Problem to work on ▸ Repeat the listing in full. Nothing may be added or left out.

Stored data ▸
----------

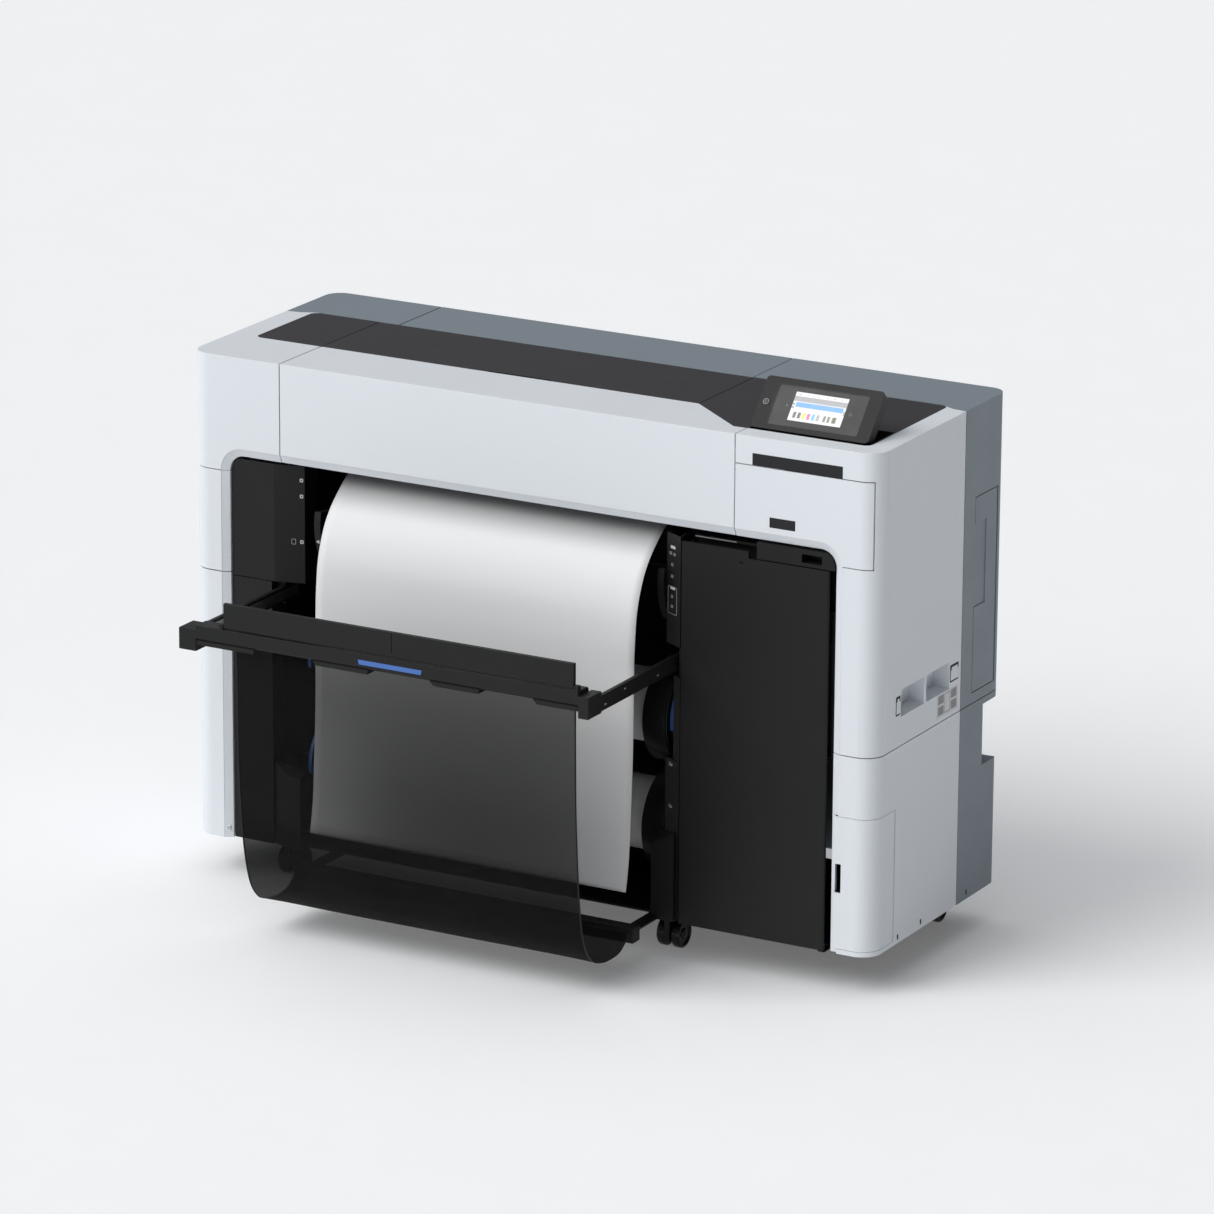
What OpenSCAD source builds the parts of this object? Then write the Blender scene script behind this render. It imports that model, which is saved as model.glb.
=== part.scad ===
// Floor-standing large format plotter with two media rolls and a catch basket.
// Millimetres. Z = 0 is the floor, X = 0 the middle of the width, and Y = 0 the
// middle of the depth that the body and the pulled-out basket take up together.

/* [Media] */
// Width of the roll media
media_w = 610; // [500:1:760]
// Radius of the media wound on each core
roll_r = 62; // [45:1:78]
// Radius of the media core
core_r = 38; // [30:1:40]

/* [Body] */
// Width of the body to the left of the media
left_end_w = 282.5; // [275:0.5:360]
// Width of the body to the right of the media
right_end_w = 412.5; // [405:0.5:500]
// Height of the body above its underside
body_h = 856; // [850:1:1100]
// Depth of the body
body_d = 470; // [440:1:600]
// Height of the body's underside above the floor
floor_gap = 70; // [66:1:90]
// Radius of the front corners
corner_r = 35; // [20:1:45]
// Radius of the rear corners
rear_r = 30; // [15:1:40]
// Wall thickness of the moulded covers
wall = 3; // [2:0.5:4]
// Width of the seams between covers
seam = 1.6; // [1:0.1:3]

/* [Front opening] */
// Distance from the body's left side to the opening
open_left = 73.5; // [65:0.5:80]
// Distance from the body's right side to the opening
open_right = 78.5; // [70:0.5:85]
// Distance from the top of the body to the opening
open_drop = 173; // [150:1:190]
// Corner radius of the opening
open_r = 28; // [15:1:35]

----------

Answer to this task ▸
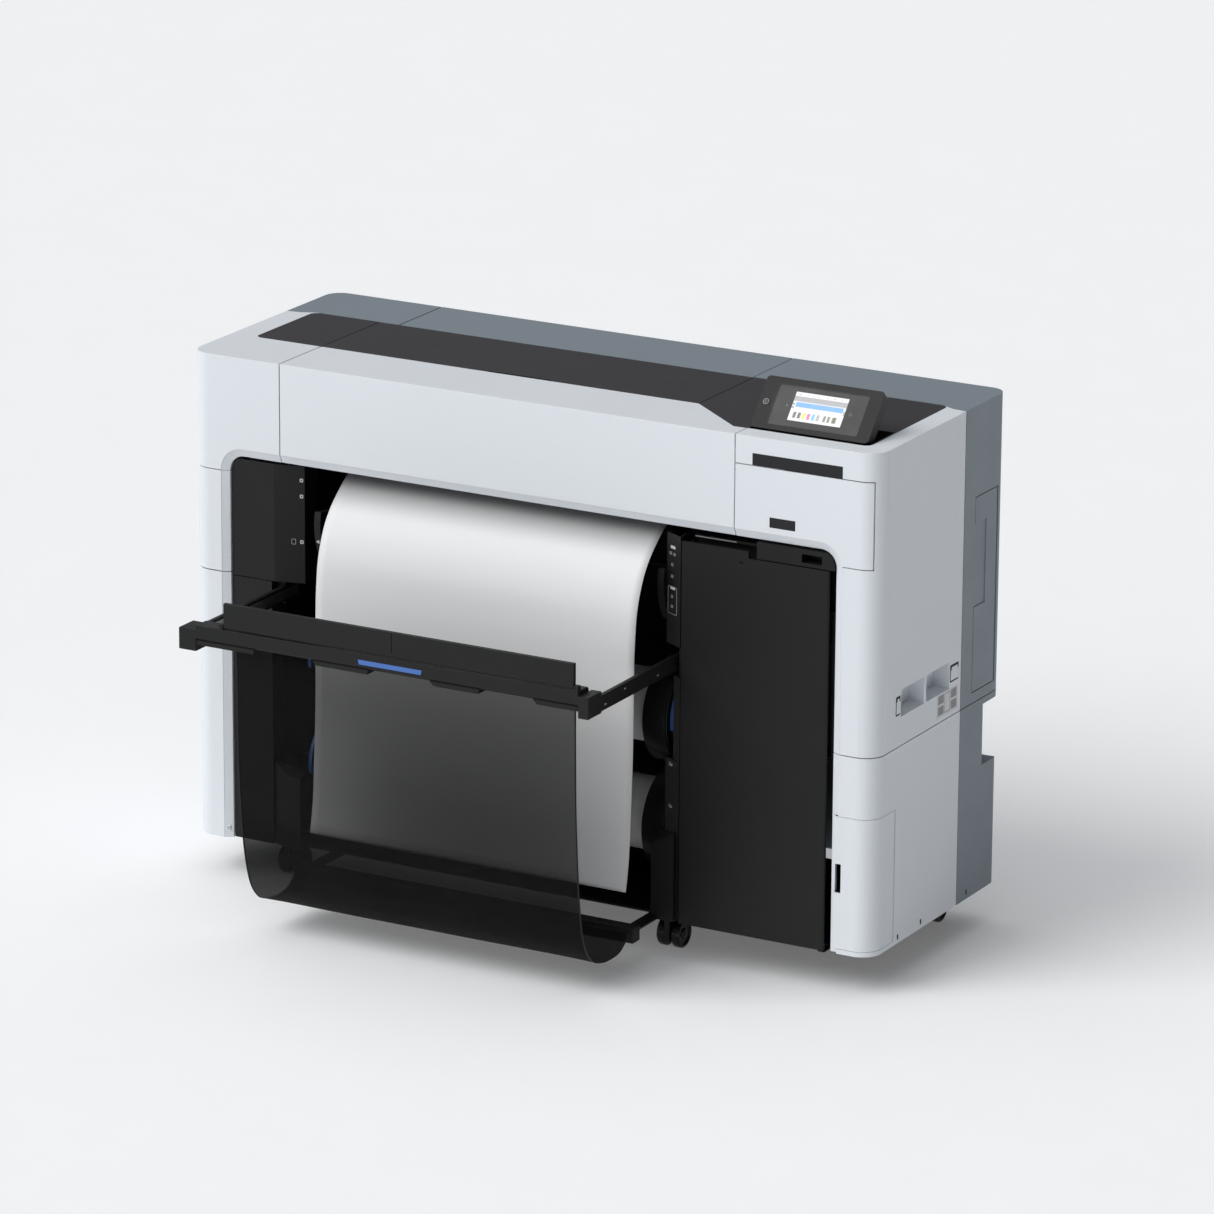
What OpenSCAD source builds the parts of this object? Then write the Blender scene script behind this render. It imports that model, which is saved as model.glb.
=== part.scad ===
// Floor-standing large format plotter with two media rolls and a catch basket.
// Millimetres. Z = 0 is the floor, X = 0 the middle of the width, and Y = 0 the
// middle of the depth that the body and the pulled-out basket take up together.

/* [Media] */
// Width of the roll media
media_w = 610; // [500:1:760]
// Radius of the media wound on each core
roll_r = 62; // [45:1:78]
// Radius of the media core
core_r = 38; // [30:1:40]

/* [Body] */
// Width of the body to the left of the media
left_end_w = 282.5; // [275:0.5:360]
// Width of the body to the right of the media
right_end_w = 412.5; // [405:0.5:500]
// Height of the body above its underside
body_h = 856; // [850:1:1100]
// Depth of the body
body_d = 470; // [440:1:600]
// Height of the body's underside above the floor
floor_gap = 70; // [66:1:90]
// Radius of the front corners
corner_r = 35; // [20:1:45]
// Radius of the rear corners
rear_r = 30; // [15:1:40]
// Wall thickness of the moulded covers
wall = 3; // [2:0.5:4]
// Width of the seams between covers
seam = 1.6; // [1:0.1:3]

/* [Front opening] */
// Distance from the body's left side to the opening
open_left = 73.5; // [65:0.5:80]
// Distance from the body's right side to the opening
open_right = 78.5; // [70:0.5:85]
// Distance from the top of the body to the opening
open_drop = 173; // [150:1:190]
// Corner radius of the opening
open_r = 28; // [15:1:35]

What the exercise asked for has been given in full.